Susanne Baer aka die selbsternannte Kombination aus Justitia und ‘Robinia Hood’ – „Es war spontan. ‚Robinia Hood‘ ist letztlich eine geschlechterübergreifende Figur, die sich für die Armen und Entrechteten einsetzt. Das gefiel mir gut!“ Insofern ist Baers  ‘unladylike’ Heldinnengeschichte, vermutlich gar nicht mal so ungewöhnlich. So lautet jedenfalls ihr Fazit: „Ich habe viele Dinge gemacht habe, die vielleicht herausragend sind, aber nicht so ungewöhnlich.” In ihre 12-jährige Amtszeit fielen beispielsweise das Urteil zur Verfassungswidrigkeit eines pauschalen Kopftuchverbotes an öffentlichen Schulen, das in Widerspruch zum Grundrecht auf Glaubens- und Bekenntnisfreiheit stehe.
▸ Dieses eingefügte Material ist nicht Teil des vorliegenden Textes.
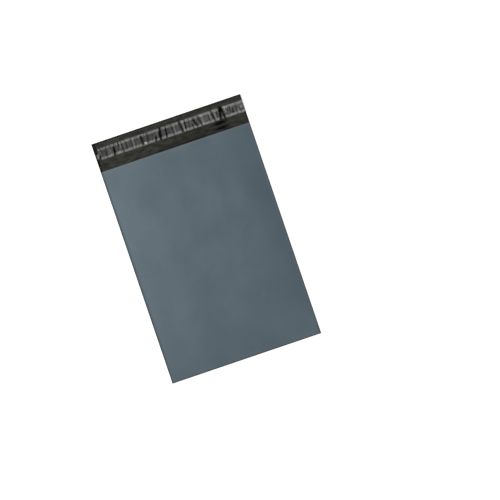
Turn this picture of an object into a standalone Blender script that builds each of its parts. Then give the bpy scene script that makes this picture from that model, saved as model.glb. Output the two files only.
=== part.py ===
"""Poly mailer bag, empty, lying on its back with the flap laid open.

One film makes the whole bag. It is folded along the bottom, welded along both
sides and left open at the mouth, where the back panel runs on as the flap.
A glue band crosses the flap, covered by a release liner that has buckled.
X is the width, Y runs from the bottom fold to the flap's free edge, Z is up.
"""

import math
from collections import namedtuple

import bmesh
import bpy

Row = namedtuple("Row", "y tops bottoms")
Wave = namedtuple("Wave", "across along start")

# Film
BAG_WIDTH = 0.250
POCKET_LENGTH = 0.355
FLAP_LENGTH = 0.047
FILM_GAUGE = 0.000075

# Side welds, and the gap between the panels where they leave a weld or the fold
WELD_WIDTH = 0.004
BEAD_WIDTH = 0.0008
BEAD_HEIGHT = 0.0001
ROOT_GAP = 0.00015

# Relaxed form of the empty pocket and of the flap
PUFF_HEIGHT = 0.010
LIP_HEIGHT = 0.008
LEFT_CROWN_POWER = 2.5
RIGHT_CROWN_POWER = 2.9
FOLD_RISE = 0.110
LIP_FALL = 0.140
DENT_DEPTH = 0.0005
DENT_PITCH = 0.080
FLAP_LIFT = 0.0012
FLAP_HINGE = 0.0015

# Dents of the front panel: two waves that cross, and a broader one under them
CROSSING_SHARE = 0.65
CROSSING_WAVES = (Wave(0.8, 0.5, 1.1), Wave(-0.6, 0.3, 0.4))
BROAD_WAVE = Wave(-0.35, 0.55, 2.3)

# Swelling of the front panel beside its right weld, flattened where the crown is below its edge
SWELLING_FROM_SIDE = 0.037
SWELLING_FROM_FOLD = 0.243
SWELLING_HALF_WIDTH = 0.022
SWELLING_HALF_LENGTH = 0.065
SWELLING_HEIGHT = 0.0015
SWELLING_EDGE = 0.15

# Pinched crease of the flap, midway between the mouth and the liner
CREASE_FROM_SIDE = 0.044
CREASE_HALF_LENGTH = 0.016
CREASE_HALF_WIDTH = 0.0035
CREASE_HEIGHT = 0.0006

# Release liner, placed from the flap's free edge and the bag's left side
LINER_WIDTH = 0.019
LINER_INSET = 0.010
LINER_START = 0.003
LINER_GAUGE = 0.00005
BUCKLE_HEIGHT = 0.0009
BUCKLE_LEAST = 0.2
BUCKLE_TURN = 2.4
BUCKLE_WIDTH = 0.0020
FLUTTER_HEIGHT = 0.0003
FLUTTER_LOW_PITCH = 0.013
FLUTTER_HIGH_PITCH = 0.0157

# Glue band under the liner, which leaves the liner dry margins to be lifted by
LINER_MARGIN = 0.0033
GLUE_END_MARGIN = 0.002
GLUE_THICKNESS = 0.0001
SEAT_GAP = 0.0001

# Fineness of the surfaces
COLUMNS = 32
POCKET_ROWS = 30
EDGE_CROWDING = 0.25
FOLD_STEPS = 3
LINER_STEP = 0.0015
MERGE_DISTANCE = 1e-7

# Where the liner's main buckles cross it, as shares of its length, and how each one slants
BUCKLES = (
    (0.115, 0.00),
    (0.152, 0.10),
    (0.248, 0.05),
    (0.305, -0.12),
    (0.395, 0.30),
    (0.430, 0.45),
    (0.470, -0.05),
    (0.515, 0.08),
    (0.570, 0.00),
    (0.604, -0.35),
    (0.662, 0.10),
    (0.700, 0.40),
    (0.785, 0.05),
    (0.833, -0.15),
    (0.854, 0.20),
)

# Places that follow from the sizes
SIDE_Y = (POCKET_LENGTH + FLAP_LENGTH) / 2
FOLD_Y = -SIDE_Y
MOUTH_Y = FOLD_Y + POCKET_LENGTH
FREE_Y = MOUTH_Y + FLAP_LENGTH
SIDE_X = BAG_WIDTH / 2
POCKET_X = SIDE_X - WELD_WIDTH
FOLD_RADIUS = FILM_GAUGE + ROOT_GAP / 2
LINER_TOP_Y = FREE_Y - LINER_INSET
LINER_LOW_Y = LINER_TOP_Y - LINER_WIDTH
LINER_X = -SIDE_X + LINER_START
GLUE_TOP_Y = LINER_TOP_Y - LINER_MARGIN
GLUE_LOW_Y = LINER_LOW_Y + LINER_MARGIN
SWELLING_X = SIDE_X - SWELLING_FROM_SIDE
SWELLING_Y = FOLD_Y + SWELLING_FROM_FOLD
CREASE_X = SIDE_X - CREASE_FROM_SIDE
CREASE_Y = (MOUTH_Y + LINER_LOW_Y) / 2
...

Ebenso bot ihr Senat den Kürzungen der Asylleistungen im Herbst 2022 Einhalt. Erreicht hat Baer das ohne Schwert und Binde vor den Augen, aber dafür mit Waage, Brille und Büchern. 

Diese Werkzeuge wird sie auch weiterhin brauchen: Nach wie vor seien neben der Lohnungleichheit zwischen männlich und weiblich Beschäftigten, vor allem klassische Themen, wie häusliche Gewalt, Pornografie und Prostitution, erschreckenderweise überhaupt nicht bewältigt worden. Mit den Regulierungen zur Prostitution ist Deutschland ein Handelsland für Mädchen und Frauen geworden und ein Ausbeutungsland gerade für Menschen aus dem globalen Süden oder Osten. Das ist hochproblematisch und diese Gewalttätigkeit sollten wir nicht dulden.” Für Baer zeige das, dass in der deutschen Rechtsprechung schärfer gehandelt werden müsse. “Es geht uns explizit juristisch schon relativ gut. Aber implizit sind nach wie vor Strukturen im Recht, die patriarchalisch, heteronormativ, oder anderweitig problematisch ausschließend sind und sich auf das Geschlecht eben nicht in produktiv-emanzipatorischer Weise beziehen, sondern in negativ-diskriminierender Weise.“ 

Das zu ändern gelinge nie allein. Anders als in klassischen Solo Held*innengeschichten, weiß Susanne Baer um die Bedeutung von Begegnung und Vernetzung. Die Arbeit müsse auf mehreren Schultern verteilt sein. Das bilde das Fundament einer geschlechtergerechten Gesellschaft.